**Task description:**
Look through the entries below and extract exactly the lines from the one containing "ball_row_f();" through the one containing "record = json.load(file)", ends included.
··· Dataset extract ···
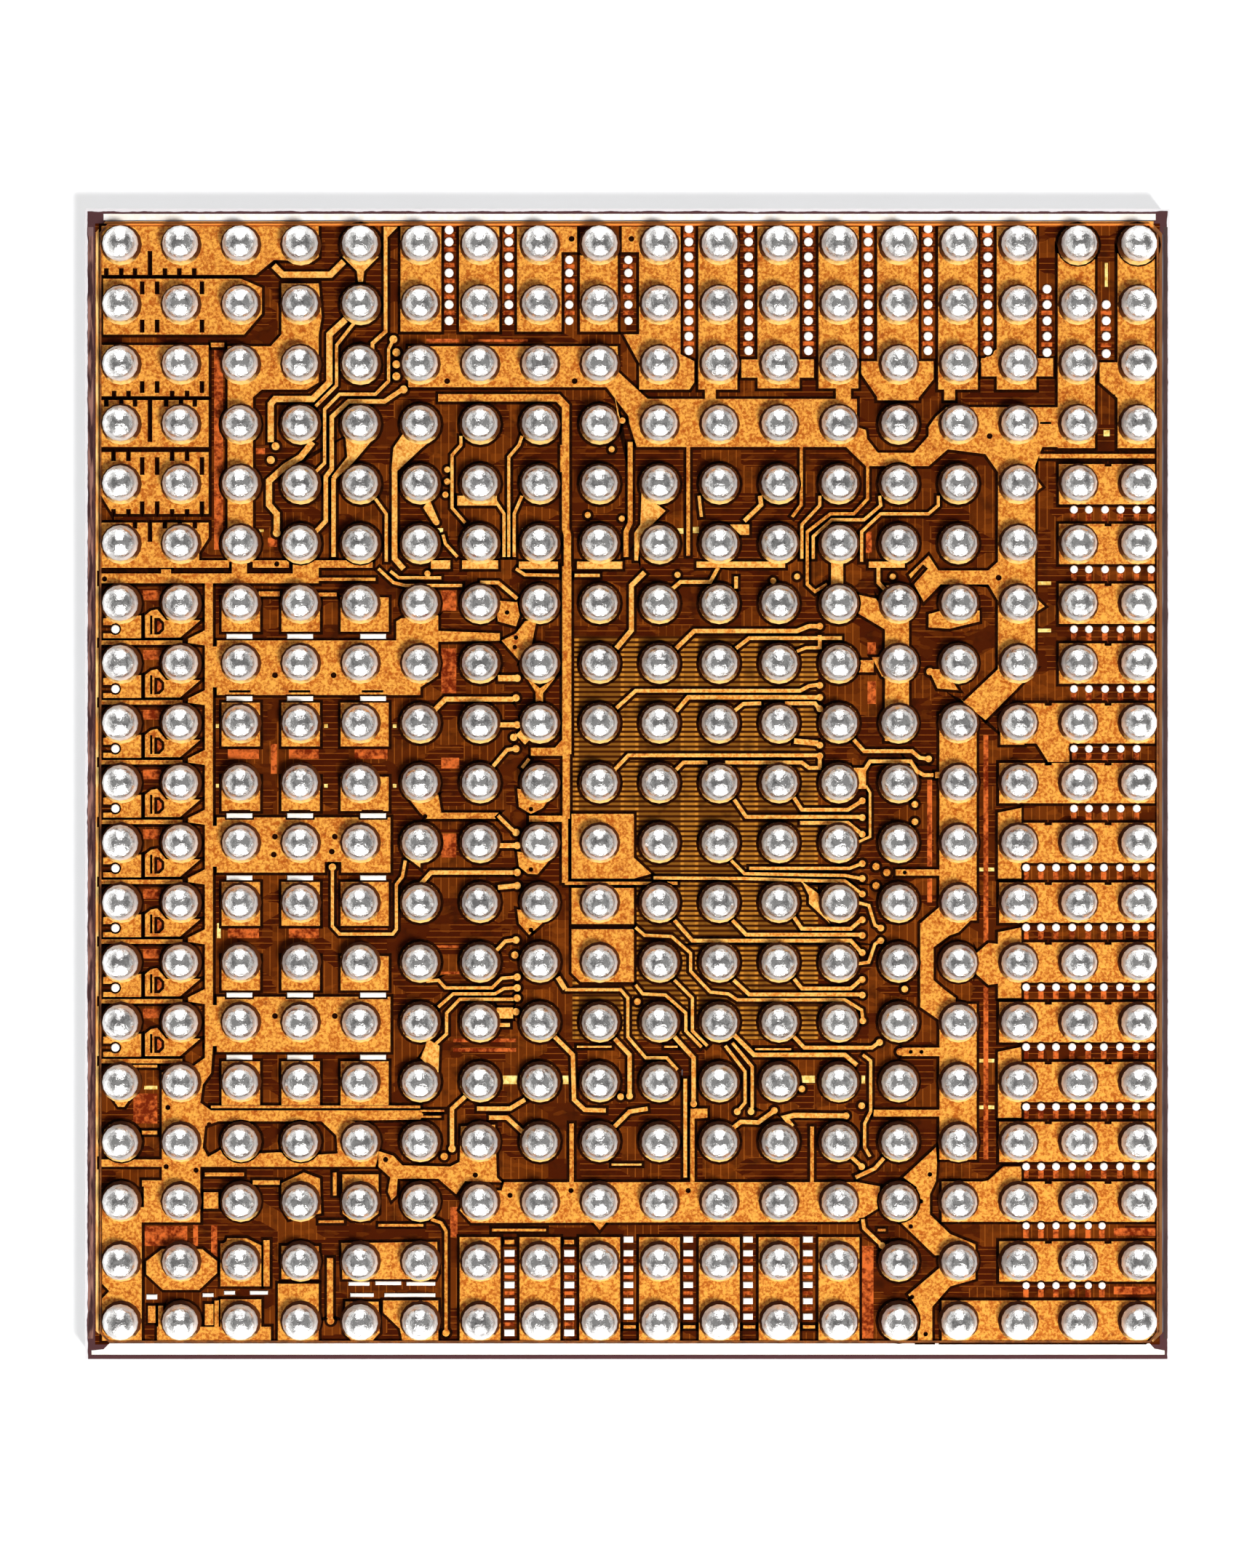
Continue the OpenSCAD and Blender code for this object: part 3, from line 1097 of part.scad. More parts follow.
module via_dots_right() {
    vias() {
        via_dots_right_shapes();
    }
}

module via_bars_left() {
    vias() {
        via_bars_left_shapes();
    }
}

module via_ovals_near() {
    vias() {
        via_ovals_near_shapes();
    }
}

module openings() {
    for (row = [0 : rows - 1]) {
        for (column = [0 : columns - 1]) {
            disc(column, row, opening_radius, 36);
        }
    }
}

module upper_polyimide() {
    color(polyimide_amber) {
        translate([0, 0, upper_z]) {
            linear_extrude(polyimide_thickness) {
                difference() {
                    sheet_outline();
                    openings();
                }
            }
        }
    }
}

// One metal disc in each opening of the upper polyimide, under its ball.
module under_bump_metal() {
    color(pad_nickel) {
        for (row = [0 : rows - 1]) {
            for (column = [0 : columns - 1]) {
                p = at([column, row]);
                translate([p[0], p[1], upper_z]) {
                    cylinder(h = polyimide_thickness, r = opening_radius * ball_pitch, $fn = 36);
                }
            }
        }
    }
}

module ball(column, row) {
    p = at([column, row]);
    intersection() {
        translate([p[0], p[1], ball_z + ball_height - ball_diameter / 2]) {
            sphere(d = ball_diameter, $fn = 48);
        }
        translate([p[0] - ball_diameter, p[1] - ball_diameter, ball_z]) {
            cube([2 * ball_diameter, 2 * ball_diameter, 2 * ball_diameter]);
        }
    }
}

module ball_row(row) {
    color(solder_silver) {
        for (column = [0 : columns - 1]) {
            ball(column, row);
        }
    }
}

module ball_row_a() {
    ball_row(0);
}

module ball_row_b() {
    ball_row(1);
}

module ball_row_c() {
    ball_row(2);
}

module ball_row_d() {
    ball_row(3);
}

module ball_row_e() {
    ball_row(4);
}

module ball_row_f() {
    ball_row(5);
}

module ball_row_g() {
    ball_row(6);
}

module ball_row_h() {
    ball_row(7);
}

module ball_row_j() {
    ball_row(8);
}

module ball_row_k() {
    ball_row(9);
}

module ball_row_l() {
    ball_row(10);
}

module ball_row_m() {
    ball_row(11);
}

module ball_row_n() {
    ball_row(12);
}

module ball_row_p() {
    ball_row(13);
}

module ball_row_r() {
    ball_row(14);
}

module ball_row_t() {
    ball_row(15);
}

module ball_row_u() {
    ball_row(16);
}

module ball_row_v() {
    ball_row(17);
}

module ball_row_w() {
    ball_row(18);
}

backside_film();
silicon_die();
die_passivation();
die_power_straps();
die_marks();
edge_strips();
edge_bands();
guard_lines();
lower_polyimide();
pours_far_left();
pours_far_right();
pours_left_cells();
pours_left_block();
pours_middle();
pours_right_strips();
pours_right_bank();
pours_near_left();
pours_near_middle();
pours_near_bank();
traces_far_left();
traces_far_right();
traces_middle_left();
traces_center();
traces_near();
via_dots_far();
via_dots_right();
via_bars_left();
via_ovals_near();
upper_polyimide();
under_bump_metal();
ball_row_a();
ball_row_b();
ball_row_c();
ball_row_d();
ball_row_e();
ball_row_f();
ball_row_g();
ball_row_h();
ball_row_j();
ball_row_k();
ball_row_l();
ball_row_m();
ball_row_n();
ball_row_p();
ball_row_r();
ball_row_t();
ball_row_u();
ball_row_v();
ball_row_w();
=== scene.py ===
"""Looks of a bumped silicon chip that lies with its solder balls up.

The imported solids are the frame. The balls, the copper wiring, the vias, the edges of the two clear
films and the floor of the laser mark are modelled here over their solids. Every other solid keeps its
shape and gets its finish, and a plain pale studio stands around them.
"""

from __future__ import annotations

import json
import logging
import math
import random
from contextlib import contextmanager
from dataclasses import dataclass, field
from enum import Enum
from typing import Any, Callable, ClassVar, Iterable, Iterator, Mapping, Sequence, Union

import bmesh
import bpy
from mathutils import Matrix, Vector

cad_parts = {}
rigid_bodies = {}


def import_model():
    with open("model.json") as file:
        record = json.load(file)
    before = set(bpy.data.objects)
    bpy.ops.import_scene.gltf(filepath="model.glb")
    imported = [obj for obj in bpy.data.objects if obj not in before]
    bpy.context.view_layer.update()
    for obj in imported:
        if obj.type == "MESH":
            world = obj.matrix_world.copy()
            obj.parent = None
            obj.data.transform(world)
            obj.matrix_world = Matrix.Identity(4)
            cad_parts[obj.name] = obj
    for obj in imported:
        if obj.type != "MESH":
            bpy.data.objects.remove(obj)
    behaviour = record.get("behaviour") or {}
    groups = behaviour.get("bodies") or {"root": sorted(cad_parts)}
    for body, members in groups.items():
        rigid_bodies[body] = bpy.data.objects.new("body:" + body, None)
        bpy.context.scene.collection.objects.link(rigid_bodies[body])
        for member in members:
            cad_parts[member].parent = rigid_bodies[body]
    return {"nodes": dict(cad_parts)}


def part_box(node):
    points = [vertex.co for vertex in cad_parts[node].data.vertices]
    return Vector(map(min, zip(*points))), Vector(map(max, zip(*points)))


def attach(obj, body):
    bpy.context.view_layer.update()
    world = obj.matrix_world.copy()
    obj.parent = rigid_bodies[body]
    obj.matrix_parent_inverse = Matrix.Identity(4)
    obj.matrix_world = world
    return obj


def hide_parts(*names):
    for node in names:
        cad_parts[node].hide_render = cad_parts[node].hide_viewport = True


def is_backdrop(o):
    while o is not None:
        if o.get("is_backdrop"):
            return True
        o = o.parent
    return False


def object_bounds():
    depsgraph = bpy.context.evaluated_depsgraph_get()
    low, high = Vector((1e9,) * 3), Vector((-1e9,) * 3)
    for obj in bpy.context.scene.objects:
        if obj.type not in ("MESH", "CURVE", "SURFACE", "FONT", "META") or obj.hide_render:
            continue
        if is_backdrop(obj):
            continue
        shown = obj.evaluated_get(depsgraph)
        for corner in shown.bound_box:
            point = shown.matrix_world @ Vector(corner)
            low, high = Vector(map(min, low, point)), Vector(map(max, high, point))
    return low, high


MILLIMETRE = 0.001
ROWS = "abcdefghjklmnprtuvw"
COLUMNS = 18
LOG = logging.getLogger("bumped_chip")

Colour = tuple[float, float, float, float]


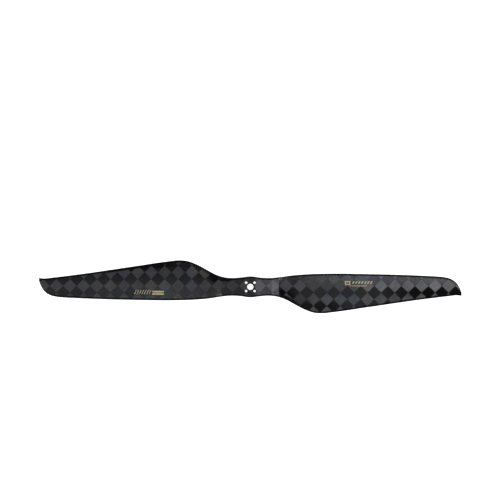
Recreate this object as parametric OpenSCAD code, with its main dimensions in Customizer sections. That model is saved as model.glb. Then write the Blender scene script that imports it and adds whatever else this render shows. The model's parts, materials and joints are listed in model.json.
···
**Solution to this exercise:**
ball_row_f();
ball_row_g();
ball_row_h();
ball_row_j();
ball_row_k();
ball_row_l();
ball_row_m();
ball_row_n();
ball_row_p();
ball_row_r();
ball_row_t();
ball_row_u();
ball_row_v();
ball_row_w();
=== scene.py ===
"""Looks of a bumped silicon chip that lies with its solder balls up.

The imported solids are the frame. The balls, the copper wiring, the vias, the edges of the two clear
films and the floor of the laser mark are modelled here over their solids. Every other solid keeps its
shape and gets its finish, and a plain pale studio stands around them.
"""

from __future__ import annotations

import json
import logging
import math
import random
from contextlib import contextmanager
from dataclasses import dataclass, field
from enum import Enum
from typing import Any, Callable, ClassVar, Iterable, Iterator, Mapping, Sequence, Union

import bmesh
import bpy
from mathutils import Matrix, Vector

cad_parts = {}
rigid_bodies = {}


def import_model():
    with open("model.json") as file:
        record = json.load(file)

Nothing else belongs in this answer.